April 18, 2010 [LINK / comment]
What kind of taxes to hike?
Anyone who pays attention to the latest budget deficit figures knows that, even under the most optimistic scenario in which spending might get trimmed under a Republican Congress next year (!?), there will still be a huge fiscal gap to fill. The real question is not whether to increase taxes, but rather what kind of taxes should be raised? In the Republican Party these days, of course, the mere suggestion of tax hikes is outright heresy. That is why Republicans have not done well as a governing party in recent years -- their leaders simply refuse to face the bleak reality of our woeful fiscal predicament, part of which can be attributed to George W. Bush.

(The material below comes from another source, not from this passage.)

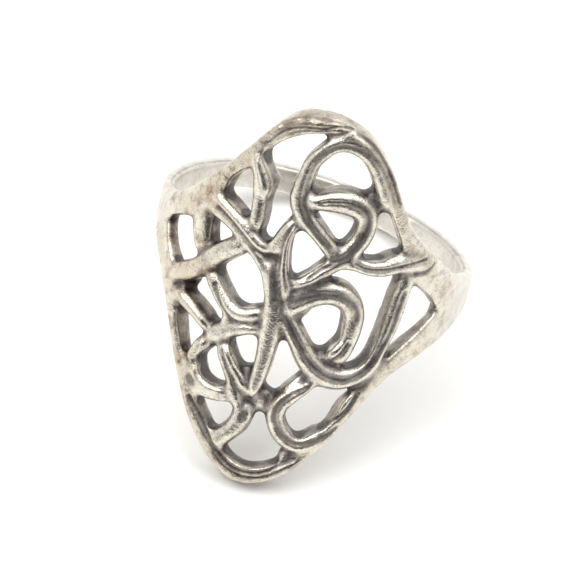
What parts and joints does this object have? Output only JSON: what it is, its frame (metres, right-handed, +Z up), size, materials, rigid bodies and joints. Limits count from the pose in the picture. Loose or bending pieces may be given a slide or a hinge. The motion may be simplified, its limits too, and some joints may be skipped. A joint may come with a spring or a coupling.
{
  "type": "openwork finger ring",
  "caption": "Finger ring with a narrow plain band behind and a long pierced shield of twining rounded strands in front, worn as jewellery.",
  "frame": {"origin": "centre of the bounding box's underside, on the surface that the ring rests on", "axes": "+Z up from the resting surface; the shield faces -Y and leans back towards +Y; the finger's axis lies in the YZ plane; +X is to the right as the shield is seen from its front"},
  "size_m": [0.019, 0.0234, 0.0206],
  "materials": {
    "silver": "polished silver, a little tarnished in the recesses"
  },
  "bodies": {
    "root": {"ring": "silver"}
  },
  "joints": []
}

In today's Washington Post, George Will responds to the oft-heard suggestions that the country needs a Value-Added Tax in order to bring the crisis-bound Federal budget deficit back toward a semblance of balance. Unless the Federal income tax is terminated, Will writes, "a VAT would be just a gargantuan instrument for further subjugating Americans to government." He's probably right, but one gets the sense that the implicit grand bargain he is offering (we'll give you VAT in exchange for repealing the 16th Amendment) is not fully serious. (See below.) But he does at least acknowledge one big potential advantage:
VAT would ameliorate a real problem: Americans consume too much and save too little. Furthermore, today's baroque tax code drives economic distortions and enables corruptions.

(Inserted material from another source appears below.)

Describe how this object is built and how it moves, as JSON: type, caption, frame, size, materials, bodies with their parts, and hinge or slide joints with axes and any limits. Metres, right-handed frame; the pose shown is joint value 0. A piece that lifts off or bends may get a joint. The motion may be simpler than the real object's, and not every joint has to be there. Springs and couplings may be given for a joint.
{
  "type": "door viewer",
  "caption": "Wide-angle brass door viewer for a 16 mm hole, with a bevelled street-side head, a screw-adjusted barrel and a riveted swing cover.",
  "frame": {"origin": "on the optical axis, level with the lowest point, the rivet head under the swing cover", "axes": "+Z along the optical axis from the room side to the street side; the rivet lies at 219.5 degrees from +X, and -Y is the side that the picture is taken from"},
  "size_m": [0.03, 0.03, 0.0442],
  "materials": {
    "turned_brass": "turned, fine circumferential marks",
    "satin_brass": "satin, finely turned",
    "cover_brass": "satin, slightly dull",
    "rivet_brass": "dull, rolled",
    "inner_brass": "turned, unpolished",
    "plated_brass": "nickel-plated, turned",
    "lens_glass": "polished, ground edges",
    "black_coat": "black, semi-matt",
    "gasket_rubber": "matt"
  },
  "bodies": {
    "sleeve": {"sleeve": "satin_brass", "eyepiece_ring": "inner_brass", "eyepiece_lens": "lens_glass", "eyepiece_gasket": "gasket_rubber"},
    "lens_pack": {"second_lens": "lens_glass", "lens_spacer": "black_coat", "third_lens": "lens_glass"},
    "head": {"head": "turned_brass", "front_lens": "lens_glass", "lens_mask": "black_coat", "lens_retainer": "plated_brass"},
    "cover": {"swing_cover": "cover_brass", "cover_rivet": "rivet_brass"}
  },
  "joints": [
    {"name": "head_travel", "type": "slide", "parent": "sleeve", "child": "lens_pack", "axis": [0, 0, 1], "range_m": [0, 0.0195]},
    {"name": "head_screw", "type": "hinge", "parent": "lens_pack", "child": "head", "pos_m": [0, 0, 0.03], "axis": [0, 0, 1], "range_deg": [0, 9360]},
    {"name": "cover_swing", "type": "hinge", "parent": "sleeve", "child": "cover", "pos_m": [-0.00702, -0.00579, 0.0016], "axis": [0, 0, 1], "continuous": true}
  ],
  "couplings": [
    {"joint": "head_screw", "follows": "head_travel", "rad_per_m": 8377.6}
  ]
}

Indeed. Will is nevertheless skeptical of the VAT, both in terms of necessity and efficacy. (I think he is right that Obama is inclined to create a false sense of "crisis" in order to push such a measure through, as has been done with the President's stimulus package and the health care bill.) He sees as a menace what others see as a virtue: the fact that it does not show up in workers' paycheck stubs gives it a quality of "stealthiness [which] delights the political class." He rightly observes that "Corporations do not pay taxes," which is why I have long argued that the corporate income tax should be abolished. But the basic problem is that the putative advantages of VAT in terms of simplicity and fairness would be frittered away in the political process: "Because a VAT potentially taxes everything, it would be riddled with exemptions."

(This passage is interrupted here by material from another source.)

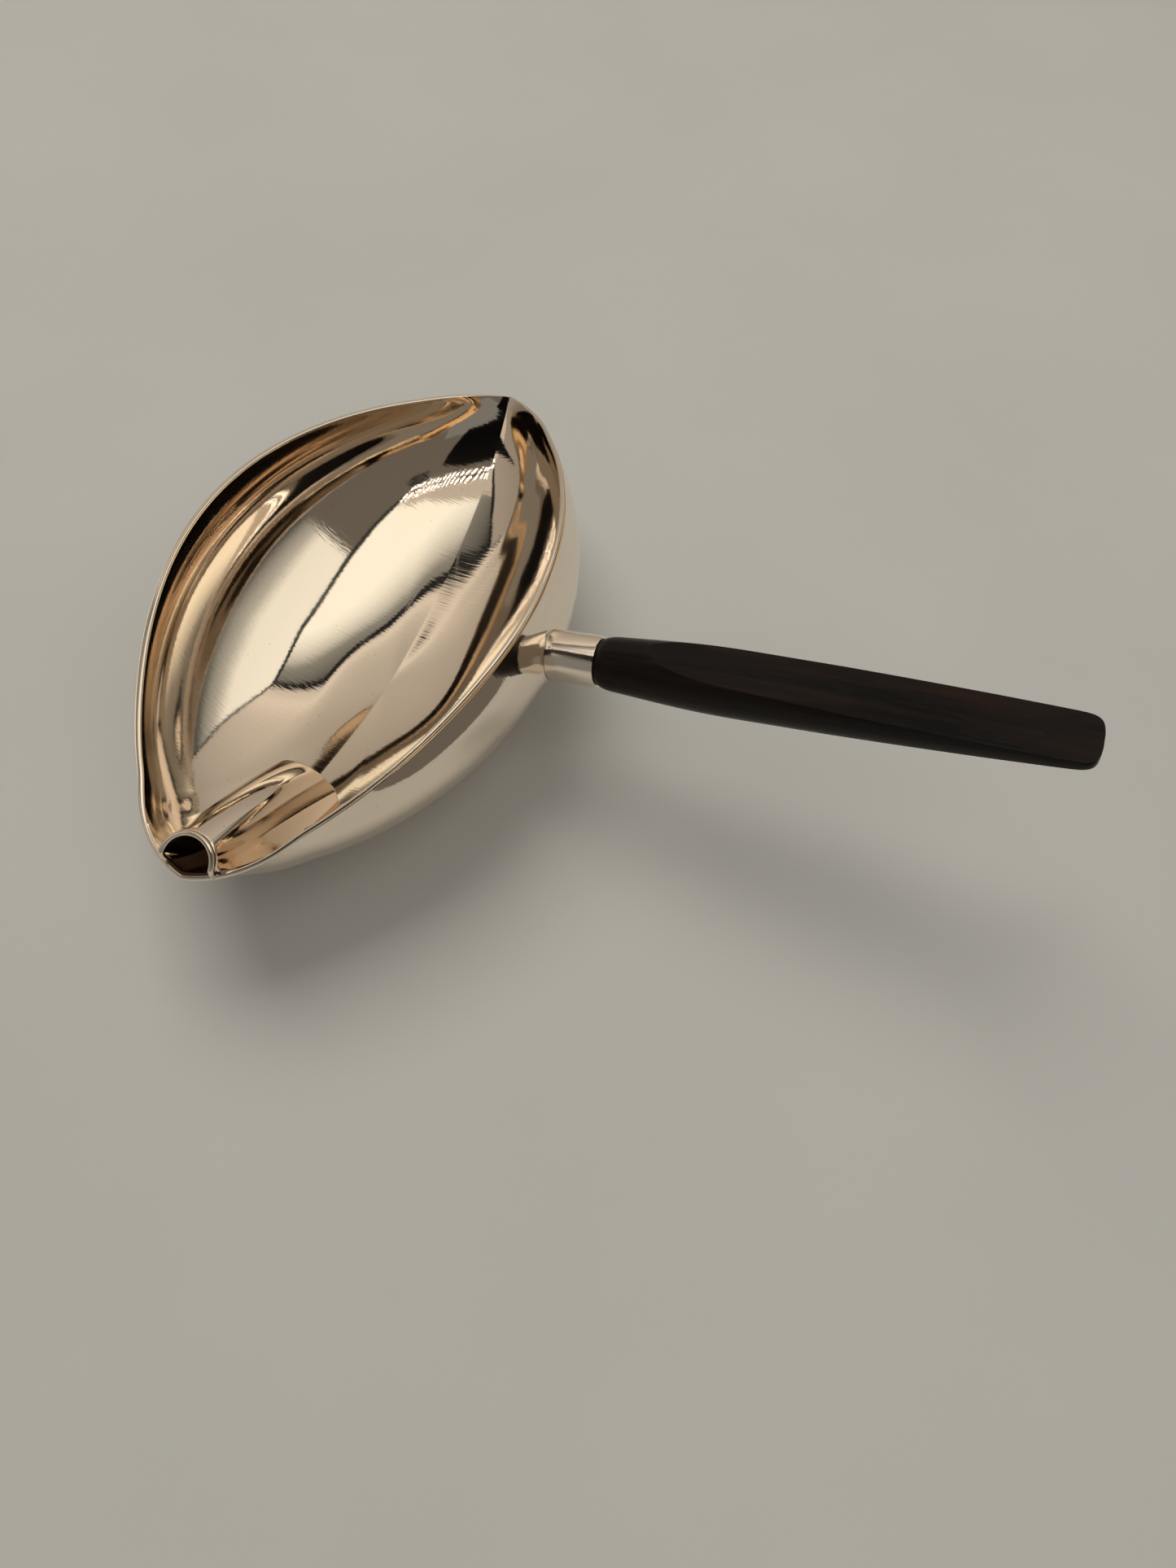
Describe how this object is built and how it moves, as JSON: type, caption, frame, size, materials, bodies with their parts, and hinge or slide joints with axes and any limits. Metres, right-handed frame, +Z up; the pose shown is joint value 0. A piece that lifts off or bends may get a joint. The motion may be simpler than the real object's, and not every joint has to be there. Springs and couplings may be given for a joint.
{
  "type": "sauce boat",
  "caption": "Almond-shaped silver sauce boat with an arched rim, an open pouring lip, a covered tube spout at the other end and a dark wooden side handle.",
  "frame": {"origin": "centre of the flat base, on the surface the bowl stands on", "axes": "+X along the handle as seen from above, +Y toward the open pouring lip, -Y toward the tube spout, +Z up"},
  "size_m": [0.2072, 0.1634, 0.0647],
  "materials": {
    "bowl_silver": "polished silver with fine wear scratches",
    "wire_silver": "polished silver",
    "hood_silver": "polished silver",
    "edge_silver": "polished silver",
    "socket_silver": "polished silver",
    "dark_wood": "oiled dark rosewood",
    "pin_silver": "silver, filed flush"
  },
  "bodies": {
    "root": {"bowl_shell": "bowl_silver", "rim_wire": "wire_silver", "spout_hood": "hood_silver", "spout_mouth_wire": "edge_silver", "handle_socket": "socket_silver", "handle_grip": "dark_wood", "handle_pin": "pin_silver"}
  },
  "joints": []
}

At his blog Capital Gains and Games, Bruce Bartlett depicts Will's call for repealing the 16th Amendment as a "frivolous argument," minimizing the historical importance of that constitutional revision. Bruce didn't really address the main point of Will's column, however. My response on Facebook:
... But back to Bruce's article, he's too harsh on Will. Anyone who really cares about fiscal integrity knows that VAT or something like it is almost inevitable. So should Republicans just jump on board and swallow it, or try to get something in exchange for it? Maybe the 16th Amendment itself isn't such a big deal, but there ought to be some iron-clad restraint on the ability of the Federal government to hike taxes at Will -- and at the rest of us. ;-)
One alternative to the Value-Added Tax is the FAIR Tax, which Gov. Mike Huckabee advocated while he was campaigning for president two years ago. It's worth considering at least as an abstract possibility, but it would take a miraculous convergence of political minds for it to come about.